Drawer

Intoxicated - Ordinary world

Just to give this some context, I am unsure where (if anywhere) this is going. This is the first "writing" I have done for it. I am an ex-accountant who is still amidst what may become the hero's journey.

I haven't worked out all the pieces of it yet and until now just had a title... but since the class prompted it out of me, here I go sharing... 

My Ordinary World

 

Chaos - unconscious chaos. Attempting to learn how to be a mother of 2 young girls while dealing with an unknown co-dependency on my partner of 20 years’ drinking, anxiety about my daughter’s anaphylaxis and unhealthy attachment to a career I am no longer aligned with. 

 

My usual day starts at 4:30 am to log in for work to fit in around my kids and partners schedule. I have always been an early bird, but not quite so early. I log out just as my partner leaves for work at 7:30 and I sign in to parental duties with snippets of work messages throughout the day. 

 

Partner returns home from work with a few drinks under his belt and continues to drink. Nighttime becomes a merry go round of highs and lows as the kids being kids are getting tired. My partner goes from happy joking clown to angry man in split seconds while I react and attempt unsuccessfully to control the situation and my emotions.
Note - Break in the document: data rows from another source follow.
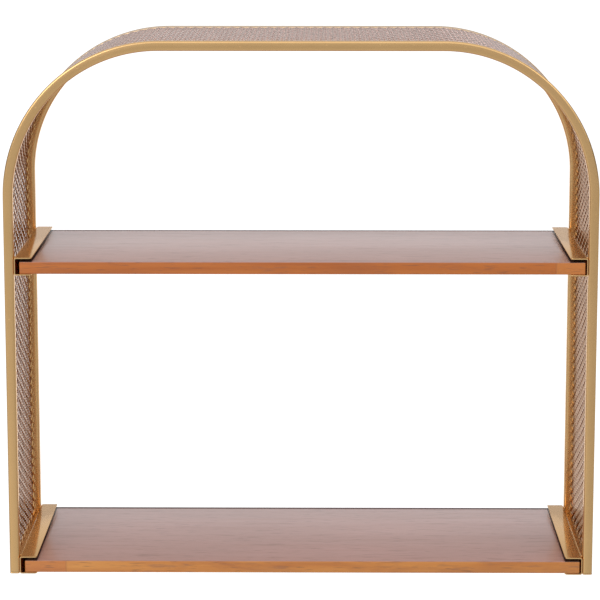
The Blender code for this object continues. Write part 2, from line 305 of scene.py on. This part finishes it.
front_low, front_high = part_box("front_arch")
rear_low, rear_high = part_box("rear_arch")
TUBE = front_high.y - front_low.y
TUBE_CORNER = 0.0020
CORNER_ROUNDS = 4
ARCH_RADIUS = 0.160
BEND_STEPS = 48
leg_x = front_high.x - TUBE / 2
bend_x = front_high.x - ARCH_RADIUS
bend_z = front_high.z - ARCH_RADIUS
tube_foot = front_low.z
PAINTED_SHEEN_HEIGHT = (-0.06, -0.02)  # painted sheen, pale on the rear arch's upward faces at the top: the height where it starts, and is full
PAINTED_SHEEN_DEPTH = (-0.02, -0.012)
PAINTED_SHEEN_TINT = (0.66, 0.60, 0.55, 1.0)


def gold_paint():
    """Satin champagne gold, sprayed: a fine orange peel, thin and thick patches, a few specks of dust,
    and a painted pale sheen on the rear arch's upward faces at the top.
    """
    gold = Finish("gold_paint", Metallic=1.0, Specular_Tint=(0.86, 0.78, 0.70, 1.0))
    place = gold.place()
    _, back, up = gold.split(place)
    facing_up = gold.split(gold.place("Normal"))[2]
    painted_sheen = gold.between(up, *PAINTED_SHEEN_HEIGHT) * gold.between(back, *PAINTED_SHEEN_DEPTH)
    patches = gold.noise(place, 14.0, detail=3.0)
    flake = gold.noise(place, 2600.0, detail=1.0)
    peel = gold.noise(place, 900.0, detail=2.0)
    dust = gold.noise(place, 420.0, detail=0.0) > 0.83
    tone = gold.ramp(patches, (0.30, (0.80, 0.485, 0.205)), (0.70, (0.86, 0.53, 0.23)))
    tone = gold.mixed(flake.spread(0.0, 0.35), tone, (0.95, 0.67, 0.34, 1.0))
    return gold.feed(
        # painted sheen: the rear arch's upward faces at the top are mixed towards a pale grey-pink,
        # standing in for reflected light
        Base_Color=gold.mixed(painted_sheen * gold.between(facing_up, 0.2, 0.6) * 0.6, tone, PAINTED_SHEEN_TINT),
        Roughness=patches.spread(0.18, 0.25) + flake * 0.04,
        Normal=gold.bumps((peel, 0.35, 0.00006), (dust, 0.5, 0.00008)),
    )


MERGE_DISTANCE = 1e-6  # points closer than this are one point


def start_piece(name, finish):
    """Names the new primitive, puts its place in its mesh, and opens it in edit mode."""
    piece = bpy.context.object
    piece.name = name
    piece.data.name = name
    piece.data.materials.append(finish)
    bpy.ops.object.transform_apply(location=True, rotation=True, scale=True)
    bpy.ops.object.mode_set(mode="EDIT")
    return piece


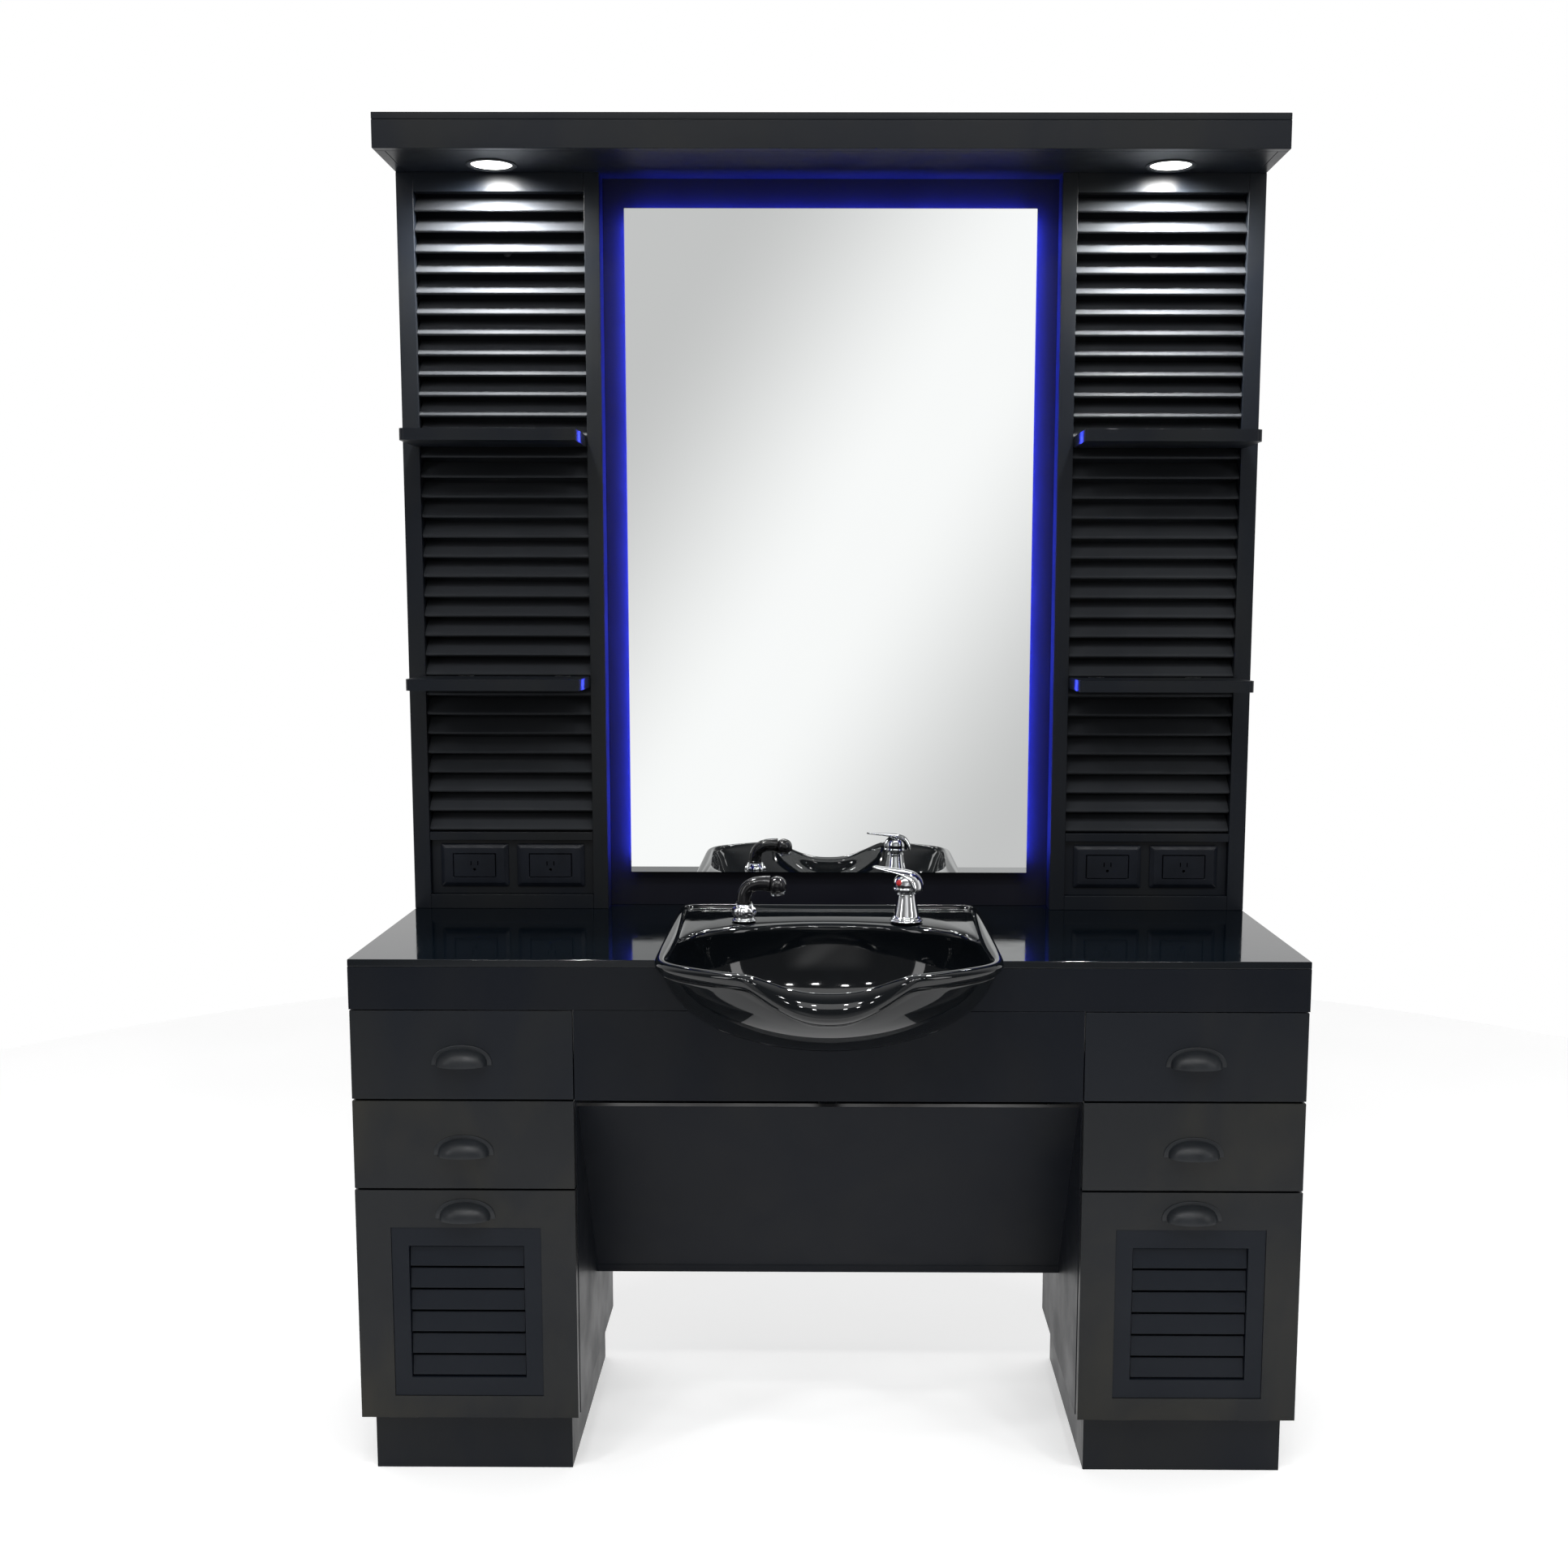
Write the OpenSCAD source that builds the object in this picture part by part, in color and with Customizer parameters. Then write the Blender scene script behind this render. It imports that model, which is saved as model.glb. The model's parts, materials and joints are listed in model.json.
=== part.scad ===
// Salon styling station: a counter on two drawer pedestals, with a shampoo bowl let into its
// front, two louvred side towers, a lit mirror between them and an overhanging crown.
// Lengths are millimetres. +Z is up, the user stands on the -Y side and +X is to the user's right.
// Modules work from the counter's front edge (y = 0); placed() then moves everything so that the
// origin is the centre of the whole station's footprint, on the floor.

/* [Whole station] */
// Width over the counter, the towers and the crown
station_w = 1524; // [1480:1:1600]
// Depth of the counter from its front edge to the wall
counter_d = 559; // [550:1:600]
// Height of the counter's top face
counter_h = 863; // [855:1:880]
// Height of the underside of the crown, where the towers end
tower_top = 2170; // [2150:1:2190]
// Height of the crown
crown_h = 58; // [54:1:66]
// Distance from the counter's front edge back to the crown's face
crown_setback = 301; // [290:1:315]

/* [Counter] */
// Thickness of the counter's top board
slab_t = 12; // [10:0.5:14]
// Height of the band below the top board
fascia_h = 69; // [66:1:72]
// Thickness of carcass boards
board_t = 18; // [16:0.5:18]
// Thickness of drawer fronts and the hamper fronts
front_t = 19; // [18:0.5:19]
// Gap between neighbouring fronts
front_gap = 3; // [2:0.5:4]

/* [Pedestals] */
// Width of each pedestal
pedestal_w = 356; // [350:1:360]
// Depth of each pedestal, front board included
pedestal_d = 457; // [450:1:459]
// Height of the plinth
plinth_h = 100; // [98:1:102]
// How far the plinth stands behind the fronts
plinth_setback = 30; // [30:1:45]
// How far the plinth stands in from the pedestal's sides
plinth_inset = 16; // [12:1:20]
// Height of each drawer front, gap included
drawer_pitch = 147.5; // [146:0.5:148]

/* [Cup pulls] */
// Length of a cup pull over its flange
pull_w = 96; // [90:1:98]
// Radius of a cup pull's dome
pull_r = 27; // [24:1:28]

/* [Towers] */
// Width of the outer stile of a tower's face frame
outer_stile = 30; // [28:1:32]
// Width of the inner stile of a tower's face frame
inner_stile = 27; // [25:1:29]
// Distance from the counter's front edge back to the towers' face
tower_setback = 462; // [460:1:464]
// Number of louvre slats in each tower
slat_count = 32; // [30:1:33]
// Width of a louvre slat's section
slat_w = 44; // [42:1:45]
// Tilt of the louvre slats from vertical
slat_tilt = 50; // [46:1:52]
// Depth of a shelf in front of the tower's face
shelf_d = 135; // [120:1:140]
// Height of the top face of the upper shelves
shelf_z_upper = 1718; // [1700:1:1730]
// Height of the top face of the lower shelves
shelf_z_lower = 1290; // [1280:1:1300]

/* [Mirror] */
// Width of the mirror
mirror_w = 733; // [700:1:740]
// Height of the mirror's lower edge
mirror_z0 = 927; // [920:1:940]
// Height of the mirror's upper edge
mirror_z1 = 2116; // [2100:1:2125]
// Distance from the counter's front edge back to the mirror's face
mirror_y = 490; // [488:0.5:491]

/* [Bowl] */
// Half of the bowl's width over its rolled rim
bowl_half_w = 267; // [265:1:268]
// How far the arc of the bowl's front edge stands out in front of the counter
bowl_out = 250; // [245:1:252]
// How far behind the counter's front edge the bowl's rim ends
bowl_back_y = 383; // [378:1:386]
// Height of the rim above the counter
rim_h = 25; // [24:0.5:26]
// How far the neck rest dips below the rim
neck_dip = 57; // [50:1:60]
// Radius of the drain bore
drain_r = 22.5; // [22:0.5:23]

/* [Hidden] */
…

Tears, laughter and bedtime antics all finally settle down and the house is quiet. I hit the bed depressed, guilty and feeling out of control..only to repeat the same day when I wake up. 

 

It isn’t all bad, we all have calm sane fun adventures in between together and apart...its what kept me on the merry-go-round for almost 5 years. But as anyone from the outside could clearly see, it was not a sustainable way to live.